Я работала и с Леонидом Коганом. Скромный он был невозможно, милый очень, застенчивый. Ему в Англии не повезло: он не имел успеха не по своей вине — ему дали очень плохого дирижера. Раза три-четыре работала с балетом Большого театра, имевшим ошеломительный успех. Это были времена Мариса Лиепы, Васильева, Максимовой, Лавровского, Григоровича. Про Григоровича говорили, что он строгий, не самый приятный человек, — не знаю, со мной все были милые и приятные. Надо уметь людям прощать. Я подхожу ко всем ласково, и мне отвечают тем же...
Работала и с Краснознаменным ансамблем Александрова. Популярность у александровцев была редкая. Когда они спели английский гимн, пресса написала: «А мы и не знали, что у нас такой красивый гимн!»

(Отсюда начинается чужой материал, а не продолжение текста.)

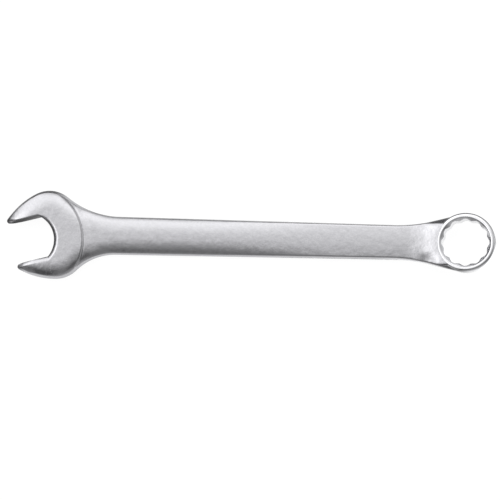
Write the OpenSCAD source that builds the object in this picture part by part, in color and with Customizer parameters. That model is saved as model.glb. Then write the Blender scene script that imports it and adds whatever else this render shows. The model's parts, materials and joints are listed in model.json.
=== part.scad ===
// Combination wrench: an open end at -X and a twelve-point box end at +X, forged in one piece.
// Each region of the forging is a solid of its own, and neighbours meet face to face.

/* [Size] */
// Nominal size across the flats of the nut, at both ends
across_flats = 19; // [17:0.5:23]
// Length from the tip of the open end to the far side of the ring
overall_length = 225; // [180:1:270]

/* [Open end] */
// Thickness of the head
head_thickness = 8.6; // [7.2:0.1:10.4]
// Angle of the jaws to the handle
jaw_angle = 15; // [12:1:18]
// Space between the nut and both jaws together
jaw_clearance = 0.2; // [0.1:0.05:0.4]
// Radius of the rounded jaw tips
tip_radius = 1.3; // [1:0.1:1.6]

/* [Handle] */
// Width of the handle next to the open end
handle_width = 17.6; // [14:0.1:21]
// How much narrower the handle is next to the box end
handle_taper = 1.5; // [0:0.1:2]
// Thickness of the handle
handle_thickness = 6.4; // [5.2:0.1:7.6]

/* [Box end] */
// Thickness of the ring
ring_thickness = 11.6; // [10.4:0.1:14]
// Wall left outside the points of the broached socket
ring_wall = 2.4; // [2:0.1:3]
// Angle that the ring is bent up from the handle
ring_tilt = 15; // [12:1:16]
// Space between the nut and the flats of the socket
socket_clearance = 0.2; // [0.1:0.05:0.4]

/* [Hidden] */

$fn = 96;
arc_step = 6;
cut = 1;
satin = [0.72, 0.73, 0.75];
bright = [0.82, 0.83, 0.85];

// Open end, in a frame with its origin at the nut's centre and +X into the throat
gap_half = (across_flats + jaw_clearance) / 2;
throat_radius = 0.637 * across_flats;
throat_start = sqrt(throat_radius * throat_radius - gap_half * gap_half);
disc_radius = 1.342 * across_flats;
head_half = 1.084 * across_flats;
crown_radius = 0.705 * across_flats;
crown = [0.592 * across_flats, head_half - crown_radius];
jaw_radius = 1.841 * across_flats;
jaw_blend = 103.7;
jaw = crown - (jaw_radius - crown_radius) * [cos(jaw_blend), sin(jaw_blend)];
tip_reach = jaw_radius - tip_radius;
tip_y = gap_half + tip_radius;
tip = [jaw.x - sqrt(tip_reach * tip_reach - (tip_y - jaw.y) * (tip_y - jaw.y)), tip_y];
jaw_end = asin((throat_start - jaw.x) / jaw_radius);
pillow_centre = 0.47 * across_flats;
pillow_core = 0.63 * across_flats;
pillow_radius = 1.19 * across_flats;

// Where the open end lies along the handle
mid_z = head_thickness / 2;
tip_left = tip_radius - tip.x * cos(jaw_angle) + tip.y * sin(jaw_angle);
seat = [tip_left - overall_length / 2, -throat_radius * sin(jaw_angle)];
function from_jaw(p) = seat + [
    p.x * cos(jaw_angle) - p.y * sin(jaw_angle),
    p.x * sin(jaw_angle) + p.y * cos(jaw_angle)
];

// Plan of the neck behind the open end: the crown of the head, then a hollow curve
upper_crown = from_jaw(crown);
lower_crown = from_jaw([crown.x, -crown.y]);
upper_hollow_radius = 2.05 * across_flats;
lower_hollow_radius = 1.33 * across_flats;
wide_half = handle_width / 2;
narrow_half = (handle_width - handle_taper) / 2;
function hollow_x(centre, rise, radius) =
    centre.x + sqrt(pow(crown_radius + radius, 2) - pow(wide_half + radius - rise, 2));
upper_hollow_x = hollow_x(upper_crown, upper_crown.y, upper_hollow_radius);
lower_hollow_x = hollow_x(lower_crown, -lower_crown.y, lower_hollow_radius);
function neck_half(x, centre, rise, radius, hollow) =
    let (touch = centre.x + (hollow - centre.x) * crown_radius / (crown_radius + radius))
    x > hollow ? wide_half
    : x > touch ? wide_half + radius - sqrt(radius * radius - pow(x - hollow, 2))
    : rise + sqrt(pow(crown_radius, 2) - pow(x - centre.x, 2));
head_neck_end = max(upper_hollow_x, lower_hollow_x);
head_neck_lead = 0.06 * across_flats;
head_neck_start = upper_crown.x + head_neck_lead;
head_neck_step = 1.5;

// Box end
socket_radius = (across_flats + socket_clearance) / 2 / cos(30);
ring_radius = across_flats / 2 / cos(30) + ring_wall;
ring_edge = 1.4;
ring_land = 0.5;
point_relief = 0.35;
socket_mouth = ring_radius - ring_edge - ring_land;
socket_points = socket_radius - point_relief;
mouth_root = socket_radius * cos(30) + socket_clearance;
ring_reach = ring_radius - ring_edge;
ring_rise = ring_thickness / 2 - ring_edge;
ring_x = overall_length / 2 - ring_reach * cos(ring_tilt) - ring_rise * sin(ring_tilt) - ring_edge;
ring_z = ring_reach * sin(ring_tilt) + ring_rise * cos(ring_tilt) + ring_edge;

// Bend of the neck up to the ring, and the flare of its plan
bend_radius = 20;
bend_x = ring_x - (ring_z - mid_z) / tan(ring_tilt);
bend_start = bend_x - bend_radius * tan(ring_tilt / 2);
bend_length = bend_radius * ring_tilt * PI / 180;
ring_along = bend_start + bend_length + norm([ring_x - bend_x, ring_z - mid_z])
    - bend_radius * tan(ring_tilt / 2);
flare_radius = 100;
neck_entry = 4;
neck_inset = 0.5;
flare_rise = sqrt(pow(ring_radius, 2) - pow(neck_entry, 2)) - neck_inset - narrow_half;
flare_run = sqrt(pow(flare_radius, 2) - pow(flare_radius - flare_rise, 2));
neck_extra = 0.9;
box_neck_end = ring_along - neck_entry;
box_neck_start = box_neck_end - flare_run;
box_neck_steps = 26;

section_power = 5;
section_step = 15;

function arc(centre, radius, from, to) =
    let (count = ceil(abs(to - from) / arc_step))
    [for (i = [0:count]) centre + radius * [
        cos(from + (to - from) * i / count),
        sin(from + (to - from) * i / count)
    ]];

// One coordinate of a rounded, slightly pillowed section
function rounded(value) = sign(value) * pow(abs(value), 2 / section_power);
function flare_half(s) =
    narrow_half + flare_radius - sqrt(pow(flare_radius, 2) - pow(s - box_neck_start, 2));

// A station of the handle: [x, z, tilt, +Y half width, -Y half width, half thickness]
function head_station(x) = [
    x,
    mid_z,
    0,
    neck_half(x, upper_crown, upper_crown.y, upper_hollow_radius, upper_hollow_x),
    neck_half(x, lower_crown, -lower_crown.y, lower_hollow_radius, lower_hollow_x),
    handle_thickness / 2
];

function box_station(s) =
    let (
        bend = min(max((s - bend_start) / bend_length, 0), 1),
        angle = bend * ring_tilt,
        past = max(s - bend_start - bend_length, 0),
        level = min(s, bend_start),
        half = handle_thickness / 2 + neck_extra * max(s - bend_start, 0) / (ring_along - bend_start)
    )
    [
        level + bend_radius * sin(angle) + past * cos(angle),
        mid_z + bend_radius * (1 - cos(angle)) + past * sin(angle),
        angle,
        flare_half(s),
        flare_half(s),
        half
    ];

// A closed bar through a list of stations
module bar(stations) {
    turns = [for (a = [0:section_step:359]) a];
    sides = len(turns);
    last = len(stations) - 1;
    points = [
        for (p = stations)
            for (a = turns)
                let (
                    y = rounded(cos(a)) * (p[3] + p[4]) / 2 + (p[3] - p[4]) / 2,
                    up = rounded(sin(a)) * p[5]
                )
                [p[0] - up * sin(p[2]), y, p[1] + up * cos(p[2])]
    ];
    walls = [
        for (i = [0:last - 1])
            for (j = [0:sides - 1])
                let (
                    a = i * sides + j,
                    b = i * sides + (j + 1) % sides
                )
                each [[a, b, b + sides], [a, b + sides, a + sides]]
    ];
    start_cap = [for (j = [sides - 1:-1:0]) j];
    end_cap = [for (j = [0:sides - 1]) last * sides + j];
    polyhedron(points, concat(walls, [start_cap, end_cap]));
}

module in_jaw_frame() {
    translate([seat.x, seat.y, 0])
        rotate([0, 0, jaw_angle])
            children();
}

// The head's pillow: a flat core on both faces, then curves that thin it toward the rim
module pillow() {
    translate([pillow_centre, 0, 0])
        rotate_extrude() {
            square([pillow_core, head_thickness]);
            intersection() {
                translate([pillow_core, pillow_radius]) circle(pillow_radius);
                translate([pillow_core, head_thickness - pillow_radius]) circle(pillow_radius);
                translate([pillow_core, 0]) square([pillow_radius, head_thickness]);
            }
        }
}

// One jaw, on the +Y side of the gap
module jaw_blank() {
    tip_turn = atan2(tip.y - jaw.y, tip.x - jaw.x);
    outline = concat(
        [[throat_start, gap_half]],
        arc(jaw, jaw_radius, 90 - jaw_end, tip_turn),
        arc(tip, tip_radius, tip_turn, 270)
    );
    intersection() {
        linear_extrude(head_thickness) polygon(outline);
        pillow();
    }
}

module upper_jaw() {
    color(satin)
        in_jaw_frame()
            jaw_blank();
}

module lower_jaw() {
    color(satin)
        in_jaw_frame()
            mirror([0, 1, 0])
                jaw_blank();
}

// Outline of the web behind the gap, in the jaw frame, between the crowns and the disc
module throat_plan() {
    half = concat(
        [[throat_start, jaw.y + sqrt(pow(jaw_radius, 2) - pow(throat_start - jaw.x, 2))]],
        arc(crown, crown_radius, jaw_blend - arc_step, 0),
        [[disc_radius + cut, crown.y]]
    );
    other_half = [for (i = [len(half) - 1:-1:0]) [half[i].x, -half[i].y]];
    intersection() {
        polygon(concat(half, other_half));
        circle(disc_radius);
    }
}

module jaw_throat() {
    color(satin)
        in_jaw_frame()
            difference() {
                intersection() {
                    linear_extrude(head_thickness) throat_plan();
                    pillow();
                }
                translate([0, 0, -cut]) cylinder(h = head_thickness + 2 * cut, r = throat_radius);
            }
}

module head_neck() {
    count = ceil((head_neck_end - head_neck_start) / head_neck_step);
    color(satin)
        difference() {
            bar([
                for (i = [0:count])
                    head_station(head_neck_start + (head_neck_end - head_neck_start) * i / count)
            ]);
            translate([seat.x, seat.y, -cut]) cylinder(h = head_thickness + 2 * cut, r = disc_radius);
        }
}

module shank() {
    color(satin)
        bar([head_station(head_neck_end), box_station(box_neck_start)]);
}

module ring_frame() {
    translate([ring_x, 0, ring_z])
        rotate([0, -ring_tilt, 0])
            children();
}

module box_neck() {
    color(satin)
        difference() {
            bar([
                for (i = [0:box_neck_steps])
                    box_station(box_neck_start + (box_neck_end - box_neck_start) * i / box_neck_steps)
            ]);
            ring_frame()
                cylinder(h = 2 * ring_thickness, r = ring_radius, center = true);
        }
}

// Two crossed hexagons give the twelve points
module socket_plan() {
    for (turn = [0, 30])
        rotate(turn) circle(socket_radius, $fn = 6);
}

module box_ring() {
    half = ring_thickness / 2;
    mouth_depth = socket_mouth - mouth_root;
    dish = (pow(socket_mouth, 2) - pow(mouth_root, 2) - pow(mouth_depth, 2)) / 2 / mouth_depth;
    profile = concat(
        [[0, -half]],
        arc([ring_reach, -ring_rise], ring_edge, 270, 360),
        arc([ring_reach, ring_rise], ring_edge, 0, 90),
        [[0, half]]
    );
    color(bright)
        ring_frame()
            difference() {
                rotate_extrude() polygon(profile);
                intersection() {
                    linear_extrude(2 * ring_thickness, center = true) socket_plan();
                    cylinder(h = 3 * ring_thickness, r = socket_points, center = true);
                }
                for (side = [-1, 1])
                    translate([0, 0, side * (half + dish)])
                        sphere(norm([socket_mouth, dish]));
            }
}

upper_jaw();
lower_jaw();
jaw_throat();
head_neck();
shank();
box_neck();
box_ring();
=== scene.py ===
"""Combination wrench: the finished look of one satin chrome forging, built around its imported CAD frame."""

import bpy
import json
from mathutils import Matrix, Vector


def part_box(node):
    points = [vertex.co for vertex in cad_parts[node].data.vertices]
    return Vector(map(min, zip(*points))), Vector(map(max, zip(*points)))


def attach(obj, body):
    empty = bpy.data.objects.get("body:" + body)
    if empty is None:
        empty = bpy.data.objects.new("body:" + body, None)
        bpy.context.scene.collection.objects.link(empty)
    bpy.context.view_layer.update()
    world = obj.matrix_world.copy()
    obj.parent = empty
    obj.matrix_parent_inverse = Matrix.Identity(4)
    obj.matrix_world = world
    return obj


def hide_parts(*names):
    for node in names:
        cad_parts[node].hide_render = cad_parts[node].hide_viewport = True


bl_info = {
    "name": "Combination wrench",
    "version": (1, 0, 0),
    "blender": (4, 5, 0),
    "location": "3D View > Sidebar > Wrench",
    "description": "Builds the finished look of a combination wrench around its CAD frame",
    "category": "Add Mesh",
}

import json
import math

import bmesh
import bpy
from mathutils import Euler, Vector

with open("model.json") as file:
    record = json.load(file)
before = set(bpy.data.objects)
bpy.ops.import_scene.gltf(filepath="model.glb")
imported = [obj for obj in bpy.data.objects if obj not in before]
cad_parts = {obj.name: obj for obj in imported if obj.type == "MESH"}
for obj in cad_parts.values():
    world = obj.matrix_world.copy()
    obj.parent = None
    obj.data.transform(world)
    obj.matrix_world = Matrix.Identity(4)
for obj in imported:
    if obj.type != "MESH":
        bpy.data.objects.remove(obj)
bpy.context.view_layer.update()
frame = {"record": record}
MOUNTS = {mount["name"]: mount for mount in frame["record"]["mounts"]}

MM = 0.001
AXIS_X = 0
AXIS_Z = 2

# Plan of the open end, as shares of the size across flats: the throat, the round back step, the
# crown of a jaw (its radius, its place and how far out it reaches), the long arc from there to the
# tip, and the hollow behind the head, by side. The crown meets the long arc at JAW_BLEND.
THROAT_SHARE = 0.637
DISC_SHARE = 1.342
CROWN_SHARE = 0.705
CROWN_BACK_SHARE = 0.592
CROWN_OUT_SHARE = 1.084
JAW_SHARE = 1.841
HOLLOW_SHARES = {1: 2.05, -1: 1.33}
JAW_BLEND = math.radians(103.7)

# Millimetres: radii of the jaws' tips and of the flare before the ring in plan, and how far inside
# the ring's rounded edge its chamfered mouth starts
TIP_RADIUS = 1.3
FLARE_RADIUS = 75
MOUTH_INSET = 0.5

# The rounded step behind the head: widths of its shoulder, foot and apron in millimetres, shares of
# the step's height that are left at its middle and on the apron, and the powers of the curves
SHOULDER = 0.9
SHOULDER_POWER = 2.2
STEP_MIDDLE = 0.5
STEP_FOOT = 0.9
STEP_FOOT_POWER = 3
APRON = 0.34
APRON_REACH = 2.9
APRON_POWER = 1.2

# The crown of the faces: how far in from the rim it rises, and its power. The far one also drops by a
# share from the middle to the rim, and takes over along a span of X. Widths and span in millimetres.
CROWN_WIDTH = 8.6
CROWN_POWER = 2.2
FAR_CROWN_WIDTH = 1.5
FAR_CROWN_POWER = 2.6
FAR_CROWN_DROP = 0.17
FAR_CROWN_SPAN = (-35, 45)

# The steep bevel along the rim, in millimetres: its widths, how far behind the nut's centre the
# head's width holds, and how far from a tip's centre the tip's width has gone over into it
HEAD_BEVEL = 0.95
HANDLE_BEVEL = 0.6
TIP_BEVEL = 0.35
HEAD_BEVEL_REACH = 22
TIP_REACH = 9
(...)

Очень дружу с Арнольдом Кацем из Новосибирска. Кац у нас был со своим оркестром два раза. Он его основал в 20 лет, когда его эвакуировали из Ленинграда, и до сих пор работает. Хотя прошел кошмарную операцию на сердце. В Англии их сравнивают с Ленинградской филармонией.
Сейчас я редко выбираюсь на концерты. Среди выходцев из России самый известный, наверное, Женя Кисин. Бывает, пресса к нему не слишком добра, но публика сходит по нему с ума. Бориса Березовского, конечно, знает весь мир. Из скрипачей это Вадим Репин и Максим Венгеров...
В Ковент-Гарден после реконструкции почти не хожу, врать не буду. Когда-то я была там как дома — например, когда Светланов дирижировал «Хованщиной». Театр много лет был закрыт, его реконструировали, модернизировали. Он теперь шикарный, настоящий мировой музыкальный центр. Но я женщина небогатая, а средний билет туда стоит 100 фунтов стерлингов. Разве нормальный человек может себе позволить? Только японские туристы и богачи.
Но в Кройдоне, где я живу, есть концертный зал Ферфилд-холл, там часто выступают прекрасные музыканты, иногда даже не заезжая в Лондон. Я не пропускаю.
Но самые яркие мои впечатления связаны с ежегодным конкурсом «The young musician of the year»— «Лучший молодой музыкант года», который транслируют по телевизору в прямом эфире. Я смотрю его с начала и до конца. Это чудо!